JM: I suppose it's hard to take stuff from your head and put it on the screen?

DM: No, the hard thing is coming up with something worthwhile in the first place. Then there are so many opportunities to get elements in the film wrong. Every day there are 100 times or more when you could say 'black' instead of 'white' and get it wrong. And it is just impossible to get it right all the time. If it was possible then all the people with all the talent and resources and experience like Steven Spielberg would get it right every time.

JM: But it would be quite boring though because it would mean that you wouldn't have the challenge of trying to strive to make something as good as possible?

DM: No you would still have the challenge. You're still trying to make something new. When I'm making a drawing or something, I can screw it up and throw it away and I can try and get it right. But with film, you're constantly living with the wrong decisions you make. They're on screen and in the performances of the actors, they're in the set design. You can't get rid of them. So it just becomes a litany of errors so living with that is difficult. Getting it right is the difficult part.

JM: But conversely I assume because you're working in a way that you don't normally, you're able to bring something new to the mix. Film is such a collaborative effort and people come to you and say 'I know you probably haven't thought about doing it this way but why don't we try doing it this way?' and it's greater than the sum of its parts rather than working on a graphic novel, when you're working with yourself or perhaps two or three other people?

DM: Yeah I think that's true. I think it's been a steep learning curve for me because I'm used to just doing everything.
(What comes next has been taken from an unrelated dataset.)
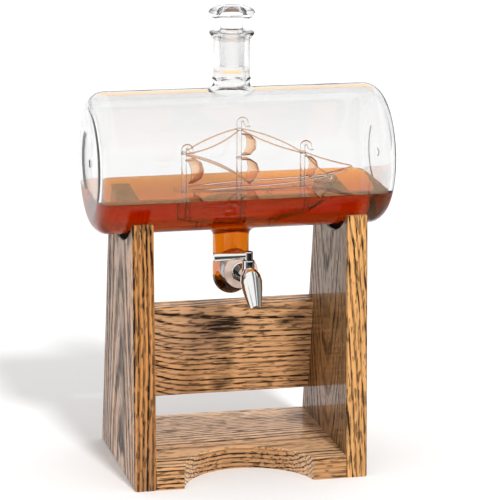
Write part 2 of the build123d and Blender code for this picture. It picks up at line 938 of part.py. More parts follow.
def gunwale_rails():
    """Rod along each edge of the hull, run on to the bowsprit's tip."""
    _, tip = sprit_ends()
    least = sprit_diameter / 2 + gunwale_diameter / 2 + fused_gap
    rails = []
    for hand in (-1, 1):
        points = [sheer_point(frame[0], hand) for frame in hull_frames_share]
        points.append((tip[0] - sprit_heel, hand * least, tip[2] - sprit_heel * sprit_rise / sprit_reach))
        rails.append(rod(eased_path(points), gunwale_diameter))
    return rails


def bowsprit():
    return rod(Line(*sprit_ends()), sprit_diameter)


def bowed_rod(start, end, rise):
    """Thin rod between two points, bowed up or down at its middle."""
    middle = ((start[0] + end[0]) / 2, (start[1] + end[1]) / 2, (start[2] + end[2]) / 2 + rise)
    return rod(ThreePointArc(start, middle, end), stay_diameter)


def stay_side():
    """Distance of a stay's centre line from the masts' centre plane, clear of the collars."""
    return mast_radius + collar_rise + stay_diameter / 2 + fused_gap


def stay_end(index, height, hand, toward):
    """End of a stay beside a mast's collar, short of the mast on the side that it comes from."""
    x = frame_place(index)[0] + toward * stay_setback
    return (x, hand * stay_side(), sheer_z + height)


def stays_mizzen_main():
    top, collar = main_collars[0], mizzen_collars[0]
    near = bowed_rod(
        stay_end(mizzen_frame, collar, -1, 1), stay_end(main_frame, top, -1, -1), -mizzen_stay_sag
    )
    far = bowed_rod(
        stay_end(mizzen_frame, collar, 1, 1), stay_end(main_frame, top, 1, -1), mizzen_stay_crown
    )
    return [near, far]


def stays_main_fore():
    top, collar = main_collars[0], fore_collars[0]
    near = bowed_rod(
        stay_end(main_frame, top, -1, 1), stay_end(fore_frame, collar, -1, -1), -fore_stay_sag
    )
    far = bowed_rod(stay_end(main_frame, top, 1, 1), stay_end(fore_frame, collar, 1, -1), fore_stay_crown)
    return [near, far]


def stays_fore_bow():
    _, tip = sprit_ends()
    over_rail = gunwale_diameter / 2 + stay_diameter / 2
    x, y, z = sheer_point(bow_stay_place_share, -1, over_rail)
    near = bowed_rod(stay_end(fore_frame, fore_collars[0], -1, 1), (x, y, z), -bow_stay_dip)
    end_z = tip[2] - stay_setback * sprit_rise / sprit_reach + sprit_diameter / 2
    end = (tip[0] - stay_setback, 0, end_z + stay_diameter / 2)
    far = bowed_rod(stay_end(fore_frame, fore_collars[0], 1, 1), end, -bow_stay_sag)
    return [near, far]


def stays_mizzen_hull():
    over_rail = gunwale_diameter / 2 + stay_diameter / 2
    rods = []
    for hand in (-1, 1):
        start = stay_end(mizzen_frame, mizzen_collars[0] - stay_spacing, hand, 1)
        rods.append(bowed_rod(start, sheer_point(hull_stay_place_share, hand, over_rail), hull_stay_crown))
    return rods


def stays():
    return stays_mizzen_main() + stays_main_fore() + stays_fore_bow() + stays_mizzen_hull()


def build():
    """Every node of the part, by name."""
    return {
        "left_side": stand_side(-1),
        "right_side": stand_side(1),
        "back_rail": back_rail(),
        "base_shelf": base_shelf(),
        "saddle_pad_left": saddle_pad(-1),
        "saddle_pad_right": saddle_pad(1),
        "glass_vessel": glass_vessel(),
        "stopper": stopper(),
        "tap_bung": tap_bung(),
        "shank_washer": shank_washer(),
        "shank_nut": shank_nut(),
        "tap_flange": tap_flange(),
        "tap_body": tap_body(),
        "tap_bonnet": tap_bonnet(),
        "valve_plug": valve_plug(),
        "valve_seal": valve_seal(),
        "lever_bar": lever_bar(),
        "ship_hull": ship_hull(),
        "gunwale_rails": gunwale_rails(),
        "bowsprit": bowsprit(),
        "masts": masts(),
        "sails": sails(),
        "stays": stays(),
    }


os.makedirs("parts", exist_ok=True)
for name, shape in build().items():
    pieces = shape if isinstance(shape, list) else [shape]
    solids = [solid for piece in pieces for solid in piece.solids()]
    export_step(solids[0] if len(solids) == 1 else Compound(children=solids), f"parts/{name}.step")
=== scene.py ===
import json
import math

import bmesh
import bpy
from mathutils import Matrix, Vector


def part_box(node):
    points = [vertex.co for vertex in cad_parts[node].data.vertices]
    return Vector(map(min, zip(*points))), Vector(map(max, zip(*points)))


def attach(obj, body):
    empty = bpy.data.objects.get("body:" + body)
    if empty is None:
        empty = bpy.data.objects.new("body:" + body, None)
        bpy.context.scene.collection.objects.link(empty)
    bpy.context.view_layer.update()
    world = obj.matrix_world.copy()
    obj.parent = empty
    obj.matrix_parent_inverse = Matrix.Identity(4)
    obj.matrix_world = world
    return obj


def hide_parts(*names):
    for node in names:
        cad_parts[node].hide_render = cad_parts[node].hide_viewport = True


# Metres, in the frame of the solids: X along the barrel, +Y to the back, +Z up.
MM = 0.001

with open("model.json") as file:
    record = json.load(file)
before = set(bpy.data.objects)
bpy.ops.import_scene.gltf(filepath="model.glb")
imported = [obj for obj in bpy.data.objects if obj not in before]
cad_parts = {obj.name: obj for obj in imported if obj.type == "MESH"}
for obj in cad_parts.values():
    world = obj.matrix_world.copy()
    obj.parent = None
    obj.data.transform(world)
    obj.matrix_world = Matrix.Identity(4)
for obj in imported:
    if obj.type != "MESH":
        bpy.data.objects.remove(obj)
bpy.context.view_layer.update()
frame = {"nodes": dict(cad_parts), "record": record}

# Camera, fitted to the photograph
CAMERA_PLACE = Vector((-0.42857, -1.82612, 0.60539))
CAMERA_YAW = math.radians(13.516)
CAMERA_PITCH = math.radians(13.443)
CAMERA_ROLL = math.radians(0.371)
CAMERA_LENS = 195.31
CAMERA_SENSOR = 36.0
CAMERA_CLIP = (0.01, 100.0)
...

I'm used to being in complete control of everything and so you have to abdicate responsibility.

JM: Did you find that hard at the beginning?

DM: Yes, I did and I still find it hard now. To be honest, some of the things in the film that I don't like are because I lost track of them and I wouldn't do that again. Some of the things in the film are bad because I got bolshy about it and I did my thing and I didn't loosen up. It's very hard to judge. You're constantly walking a tightrope and not knowing which way to go one way or another. It's just a very difficult process.